→ **Task goal**
Extract every line of the material below and reproduce it faithfully.

→ **Dataset extract**
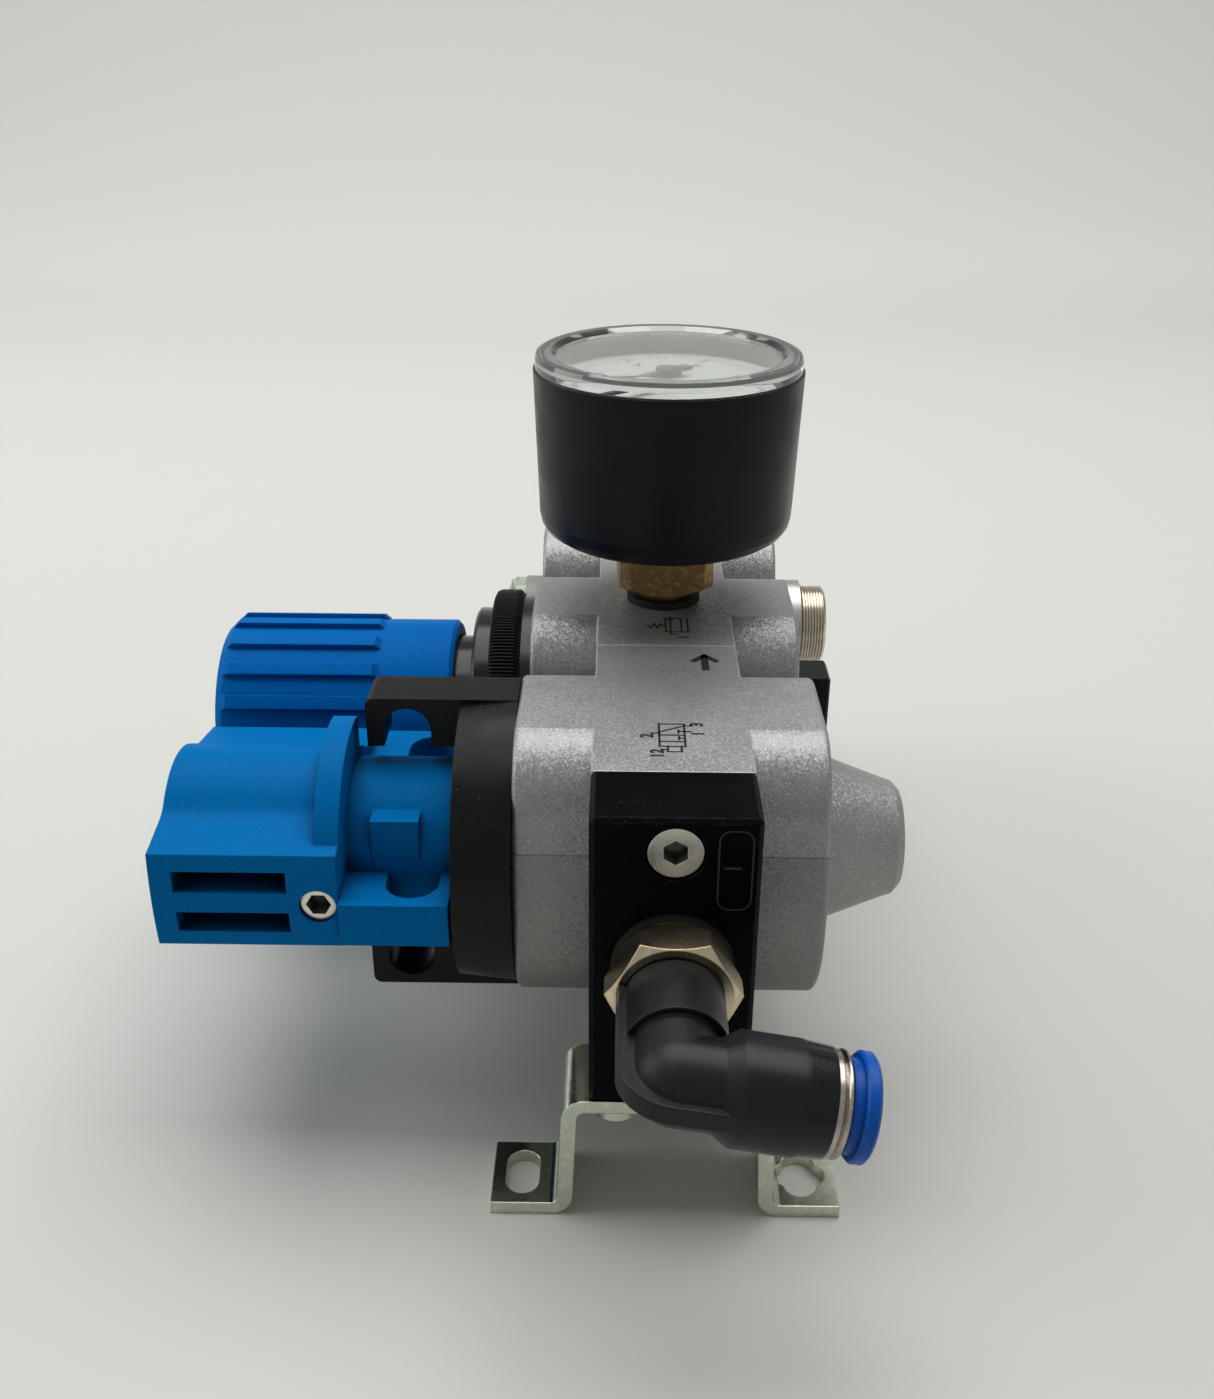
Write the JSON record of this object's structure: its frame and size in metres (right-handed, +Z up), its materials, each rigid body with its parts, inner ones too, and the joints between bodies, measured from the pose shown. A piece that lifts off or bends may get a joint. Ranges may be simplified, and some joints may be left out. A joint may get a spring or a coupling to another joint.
{
  "type": "filter regulator lubricator",
  "caption": "Modular compressed-air service unit: shut-off valve with lever, regulator with knob and round gauge, lubricator head, end plates, foot brackets and a swivel tube elbow.",
  "frame": {"origin": "on the floor at the centre of the four foot slots, under the axis of the regulator", "axes": "+Z up, +Y along the stack from the inlet plate to the outlet plate, +X to the side of the cone and the plugs"},
  "size_m": [0.1068, 0.1721, 0.1054],
  "materials": {
    "grey_casting": "light grey paint with fine metallic sparkle over a cast skin",
    "black_plate": "satin black anodised",
    "zinc_sheet": "bright zinc plate with a faint green cast",
    "bright_steel": "plated steel",
    "spring_steel": "oiled spring wire",
    "black_plastic": "matt moulded",
    "fitting_black": "satin moulded",
    "gauge_black": "satin moulded",
    "blue_plastic": "matt moulded",
    "blue_knob_plastic": "matt moulded",
    "release_blue": "smooth moulded",
    "grey_plastic": "matt moulded",
    "rubber_seal": "smooth rubber",
    "brass_parts": "turned brass",
    "aged_brass": "tarnished brass",
    "nickel_plate": "nickel plated brass",
    "bare_aluminium": "turned aluminium",
    "clear_window": "clear polished plastic",
    "clear_dome": "clear plastic, faint green",
    "dial_white": "white lacquered dial",
    "pointer_black": "black lacquer"
  },
  "bodies": {
    "housing": {"front_plate": "black_plate", "rear_plate": "black_plate", "front_bracket": "zinc_sheet", "rear_bracket": "zinc_sheet", "bracket_screws": "bright_steel", "plate_screws": "bright_steel", "stack_screws": "bright_steel", "module_seals": "rubber_seal", "valve_body": "grey_casting", "lever_base_ring": "black_plastic", "spool_spring": "spring_steel", "regulator_body": "grey_casting", "bonnet": "black_plastic", "union_nut": "black_plastic", "main_spring": "spring_steel", "diaphragm": "rubber_seal", "poppet_spring": "spring_steel", "valve_plug": "black_plastic", "gauge_socket": "aged_brass", "gauge_seal": "rubber_seal", "gauge_case": "gauge_black", "gauge_lens": "clear_window", "gauge_dial": "dial_white", "bourdon_tube": "brass_parts", "lubricator_body": "grey_casting", "dome_seat": "grey_plastic", "sight_dome": "clear_dome", "drip_insert": "brass_parts", "venturi_insert": "brass_parts", "fill_neck": "bare_aluminium", "fill_plug": "nickel_plate", "fitting_seal": "rubber_seal", "fitting_stud": "nickel_plate"},
    "lever": {"on_off_lever": "blue_plastic", "lever_set_screw": "bright_steel", "drive_spindle": "bright_steel", "spindle_seal": "rubber_seal"},
    "spool": {"valve_spool": "bare_aluminium", "spool_seals": "rubber_seal"},
    "spindle": {"adjusting_spindle": "bright_steel"},
    "knob": {"adjusting_knob": "blue_knob_plastic"},
    "load_plate": {"spring_plate": "brass_parts"},
    "valve_stem": {"diaphragm_clamp": "bare_aluminium", "valve_poppet": "brass_parts"},
    "pointer": {"gauge_pointer": "pointer_black"},
    "metering": {"metering_screw": "brass_parts"},
    "elbow": {"fitting_elbow": "fitting_black", "fitting_trim_ring": "nickel_plate", "grip_collet": "bright_steel", "tube_seal": "rubber_seal"},
    "release": {"release_ring": "release_blue"}
  },
  "joints": [
    {"name": "lever_turn", "type": "hinge", "parent": "housing", "child": "lever", "pos_m": [-0.04, -0.04, 0.0431], "axis": [1, 0, 0], "range_deg": [-90, 0]},
    {"name": "spool_slide", "type": "slide", "parent": "housing", "child": "spool", "axis": [1, 0, 0], "range_m": [0, 0.0035], "deforming": ["spool_spring"]},
    {"name": "pressure_turn", "type": "hinge", "parent": "housing", "child": "spindle", "pos_m": [-0.05, 0, 0.0431], "axis": [1, 0, 0], "range_deg": [-720, 720]},
    {"name": "load_plate_slide", "type": "slide", "parent": "housing", "child": "load_plate", "axis": [1, 0, 0], "range_m": [-0.003, 0.003], "deforming": ["main_spring"]},
    {"name": "knob_pull", "type": "slide", "parent": "spindle", "child": "knob", "axis": [-1, 0, 0], "range_m": [0, 0.003]},
    {"name": "valve_lift", "type": "slide", "parent": "housing", "child": "valve_stem", "axis": [1, 0, 0], "range_m": [0, 0.001], "stiffness_N_per_m": 1000, "springref_m": -0.001, "deforming": ["diaphragm", "poppet_spring"]},
    {"name": "pointer_turn", "type": "hinge", "parent": "housing", "child": "pointer", "pos_m": [0, 0, 0.098], "axis": [0, 0, 1], "range_deg": [-270, 0]},
    {"name": "metering_turn", "type": "hinge", "parent": "housing", "child": "metering", "pos_m": [-0.014, 0.04, 0.0459], "axis": [1, 0, 0], "range_deg": [0, 360]},
    {"name": "elbow_swivel", "type": "hinge", "parent": "housing", "child": "elbow", "pos_m": [0, -0.0934, 0.0431], "axis": [0, 1, 0], "continuous": true},
    {"name": "release_push", "type": "slide", "parent": "elbow", "child": "release", "axis": [-0.9848, 0, 0.1736], "range_m": [0, 0.0012], "stiffness_N_per_m": 400}
  ],
  "couplings": [
    {"joint": "spool_slide", "follows": "lever_turn", "m_per_rad": -0.002228},
    {"joint": "load_plate_slide", "follows": "pressure_turn", "m_per_rad": 0.0002387}
  ]
}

→ **Answer**
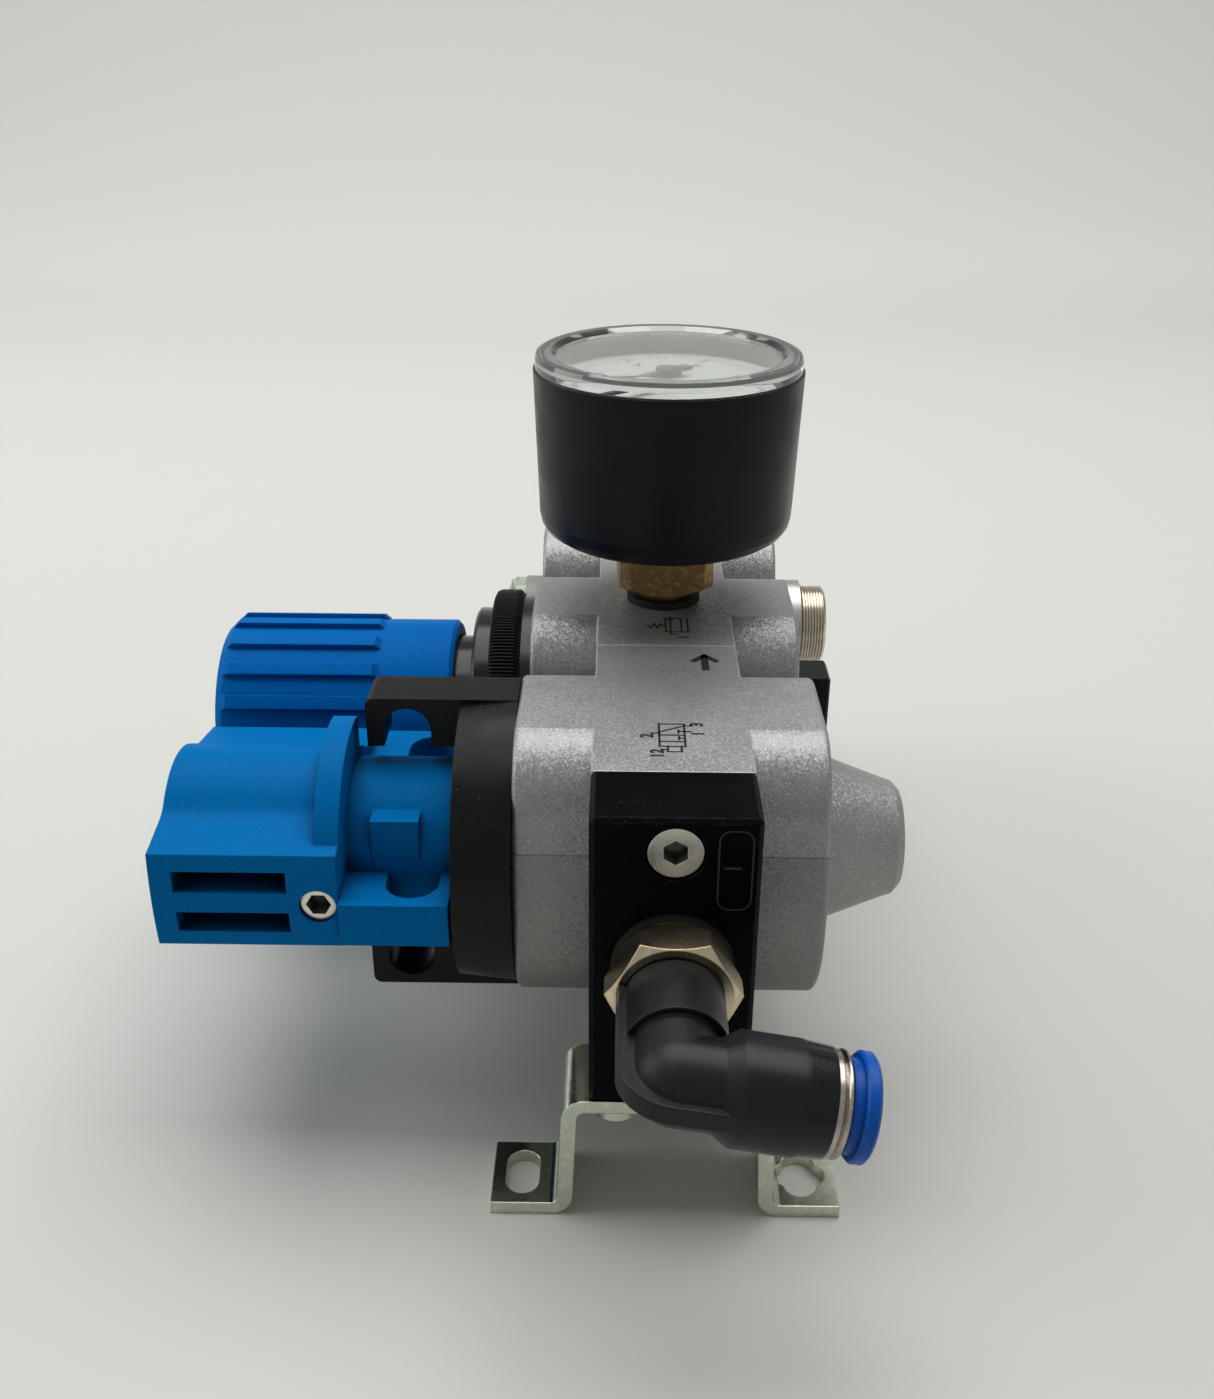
Write the JSON record of this object's structure: its frame and size in metres (right-handed, +Z up), its materials, each rigid body with its parts, inner ones too, and the joints between bodies, measured from the pose shown. A piece that lifts off or bends may get a joint. Ranges may be simplified, and some joints may be left out. A joint may get a spring or a coupling to another joint.
{
  "type": "filter regulator lubricator",
  "caption": "Modular compressed-air service unit: shut-off valve with lever, regulator with knob and round gauge, lubricator head, end plates, foot brackets and a swivel tube elbow.",
  "frame": {"origin": "on the floor at the centre of the four foot slots, under the axis of the regulator", "axes": "+Z up, +Y along the stack from the inlet plate to the outlet plate, +X to the side of the cone and the plugs"},
  "size_m": [0.1068, 0.1721, 0.1054],
  "materials": {
    "grey_casting": "light grey paint with fine metallic sparkle over a cast skin",
    "black_plate": "satin black anodised",
    "zinc_sheet": "bright zinc plate with a faint green cast",
    "bright_steel": "plated steel",
    "spring_steel": "oiled spring wire",
    "black_plastic": "matt moulded",
    "fitting_black": "satin moulded",
    "gauge_black": "satin moulded",
    "blue_plastic": "matt moulded",
    "blue_knob_plastic": "matt moulded",
    "release_blue": "smooth moulded",
    "grey_plastic": "matt moulded",
    "rubber_seal": "smooth rubber",
    "brass_parts": "turned brass",
    "aged_brass": "tarnished brass",
    "nickel_plate": "nickel plated brass",
    "bare_aluminium": "turned aluminium",
    "clear_window": "clear polished plastic",
    "clear_dome": "clear plastic, faint green",
    "dial_white": "white lacquered dial",
    "pointer_black": "black lacquer"
  },
  "bodies": {
    "housing": {"front_plate": "black_plate", "rear_plate": "black_plate", "front_bracket": "zinc_sheet", "rear_bracket": "zinc_sheet", "bracket_screws": "bright_steel", "plate_screws": "bright_steel", "stack_screws": "bright_steel", "module_seals": "rubber_seal", "valve_body": "grey_casting", "lever_base_ring": "black_plastic", "spool_spring": "spring_steel", "regulator_body": "grey_casting", "bonnet": "black_plastic", "union_nut": "black_plastic", "main_spring": "spring_steel", "diaphragm": "rubber_seal", "poppet_spring": "spring_steel", "valve_plug": "black_plastic", "gauge_socket": "aged_brass", "gauge_seal": "rubber_seal", "gauge_case": "gauge_black", "gauge_lens": "clear_window", "gauge_dial": "dial_white", "bourdon_tube": "brass_parts", "lubricator_body": "grey_casting", "dome_seat": "grey_plastic", "sight_dome": "clear_dome", "drip_insert": "brass_parts", "venturi_insert": "brass_parts", "fill_neck": "bare_aluminium", "fill_plug": "nickel_plate", "fitting_seal": "rubber_seal", "fitting_stud": "nickel_plate"},
    "lever": {"on_off_lever": "blue_plastic", "lever_set_screw": "bright_steel", "drive_spindle": "bright_steel", "spindle_seal": "rubber_seal"},
    "spool": {"valve_spool": "bare_aluminium", "spool_seals": "rubber_seal"},
    "spindle": {"adjusting_spindle": "bright_steel"},
    "knob": {"adjusting_knob": "blue_knob_plastic"},
    "load_plate": {"spring_plate": "brass_parts"},
    "valve_stem": {"diaphragm_clamp": "bare_aluminium", "valve_poppet": "brass_parts"},
    "pointer": {"gauge_pointer": "pointer_black"},
    "metering": {"metering_screw": "brass_parts"},
    "elbow": {"fitting_elbow": "fitting_black", "fitting_trim_ring": "nickel_plate", "grip_collet": "bright_steel", "tube_seal": "rubber_seal"},
    "release": {"release_ring": "release_blue"}
  },
  "joints": [
    {"name": "lever_turn", "type": "hinge", "parent": "housing", "child": "lever", "pos_m": [-0.04, -0.04, 0.0431], "axis": [1, 0, 0], "range_deg": [-90, 0]},
    {"name": "spool_slide", "type": "slide", "parent": "housing", "child": "spool", "axis": [1, 0, 0], "range_m": [0, 0.0035], "deforming": ["spool_spring"]},
    {"name": "pressure_turn", "type": "hinge", "parent": "housing", "child": "spindle", "pos_m": [-0.05, 0, 0.0431], "axis": [1, 0, 0], "range_deg": [-720, 720]},
    {"name": "load_plate_slide", "type": "slide", "parent": "housing", "child": "load_plate", "axis": [1, 0, 0], "range_m": [-0.003, 0.003], "deforming": ["main_spring"]},
    {"name": "knob_pull", "type": "slide", "parent": "spindle", "child": "knob", "axis": [-1, 0, 0], "range_m": [0, 0.003]},
    {"name": "valve_lift", "type": "slide", "parent": "housing", "child": "valve_stem", "axis": [1, 0, 0], "range_m": [0, 0.001], "stiffness_N_per_m": 1000, "springref_m": -0.001, "deforming": ["diaphragm", "poppet_spring"]},
    {"name": "pointer_turn", "type": "hinge", "parent": "housing", "child": "pointer", "pos_m": [0, 0, 0.098], "axis": [0, 0, 1], "range_deg": [-270, 0]},
    {"name": "metering_turn", "type": "hinge", "parent": "housing", "child": "metering", "pos_m": [-0.014, 0.04, 0.0459], "axis": [1, 0, 0], "range_deg": [0, 360]},
    {"name": "elbow_swivel", "type": "hinge", "parent": "housing", "child": "elbow", "pos_m": [0, -0.0934, 0.0431], "axis": [0, 1, 0], "continuous": true},
    {"name": "release_push", "type": "slide", "parent": "elbow", "child": "release", "axis": [-0.9848, 0, 0.1736], "range_m": [0, 0.0012], "stiffness_N_per_m": 400}
  ],
  "couplings": [
    {"joint": "spool_slide", "follows": "lever_turn", "m_per_rad": -0.002228},
    {"joint": "load_plate_slide", "follows": "pressure_turn", "m_per_rad": 0.0002387}
  ]
}